To ease your mind, there are a few things you can do to get ready for your first time away.
Practice being apart. Take this a few minutes at a time. Start by going into another room or stepping outside for a brief moment, and work your way up to longer time periods. This helps your baby adjust to different adults in the room—and helps you get more comfortable with leaving, too.
Take it slow. Don’t think about time away from your baby as an on/off switch. This is a gradual process, which means this isn’t the time to head out on a solo week-long tropical getaway (not like you’re thinking about any of that right now). Pick and choose your time away wisely, and introduce being apart slowly and strategically.
Develop a goodbye ritual. A special goodbye can help reassure you that you’ve done all you can to prepare your baby for any kind of time away.
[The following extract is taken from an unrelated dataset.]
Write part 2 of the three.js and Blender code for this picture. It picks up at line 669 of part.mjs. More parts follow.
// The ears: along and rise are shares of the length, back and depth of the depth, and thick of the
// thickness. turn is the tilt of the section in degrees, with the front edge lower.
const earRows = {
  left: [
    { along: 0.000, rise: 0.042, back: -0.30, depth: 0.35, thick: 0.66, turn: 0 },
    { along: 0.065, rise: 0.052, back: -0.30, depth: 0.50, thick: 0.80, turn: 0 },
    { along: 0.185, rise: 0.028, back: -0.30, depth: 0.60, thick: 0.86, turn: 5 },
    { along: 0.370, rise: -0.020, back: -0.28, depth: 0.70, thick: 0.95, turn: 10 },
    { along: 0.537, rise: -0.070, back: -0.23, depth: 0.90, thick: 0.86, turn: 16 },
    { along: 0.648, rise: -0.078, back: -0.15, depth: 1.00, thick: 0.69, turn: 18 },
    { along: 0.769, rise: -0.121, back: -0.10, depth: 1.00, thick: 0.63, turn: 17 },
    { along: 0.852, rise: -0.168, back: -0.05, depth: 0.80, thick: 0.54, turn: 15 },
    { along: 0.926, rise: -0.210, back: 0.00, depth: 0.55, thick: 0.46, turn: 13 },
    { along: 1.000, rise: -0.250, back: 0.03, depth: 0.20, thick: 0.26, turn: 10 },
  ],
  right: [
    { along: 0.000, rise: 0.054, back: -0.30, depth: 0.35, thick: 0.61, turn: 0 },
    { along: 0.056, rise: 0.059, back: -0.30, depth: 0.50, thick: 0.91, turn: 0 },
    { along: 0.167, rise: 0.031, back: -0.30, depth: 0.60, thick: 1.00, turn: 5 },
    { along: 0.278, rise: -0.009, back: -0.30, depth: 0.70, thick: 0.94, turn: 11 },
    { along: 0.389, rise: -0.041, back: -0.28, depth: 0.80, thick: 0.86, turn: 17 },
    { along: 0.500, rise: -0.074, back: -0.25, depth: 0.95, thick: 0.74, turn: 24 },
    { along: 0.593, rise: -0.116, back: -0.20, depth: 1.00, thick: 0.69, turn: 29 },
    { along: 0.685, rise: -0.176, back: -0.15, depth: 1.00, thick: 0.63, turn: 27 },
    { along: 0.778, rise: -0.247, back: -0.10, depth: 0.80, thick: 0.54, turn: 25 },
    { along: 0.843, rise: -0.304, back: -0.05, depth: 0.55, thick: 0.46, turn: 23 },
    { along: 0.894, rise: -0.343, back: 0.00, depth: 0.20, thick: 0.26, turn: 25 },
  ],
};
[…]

Even if they’re too young to notice you’re gone — it takes a few months for babies to realize when you’ve left them—remember this ritual is for you. As they grow, you can add more to the special goodbye, like telling them when you’ll be back (and sticking with that timeline).
- Keep in touch. It’s OK to touch base with your baby’s caregiver while you’re gone. Tools like your Nanit app and monitor can give you that visual reassurance that your baby is content without you being there.
The bottom line
Becoming a parent is one of the most exciting times of your life, but it doesn’t come without significant changes to your everyday life, including your relationship if you’re in one. Date night doesn’t have to look like it did before your baby arrived. What matters––according to science!—is that you’re carving out time to reconnect with others. So you can leave the high heels in your closet and stay snuggled in your most comfortable pajamas. As long as it’s time spent with your loved ones without your baby, that’s what matters most for a parent’s mental health.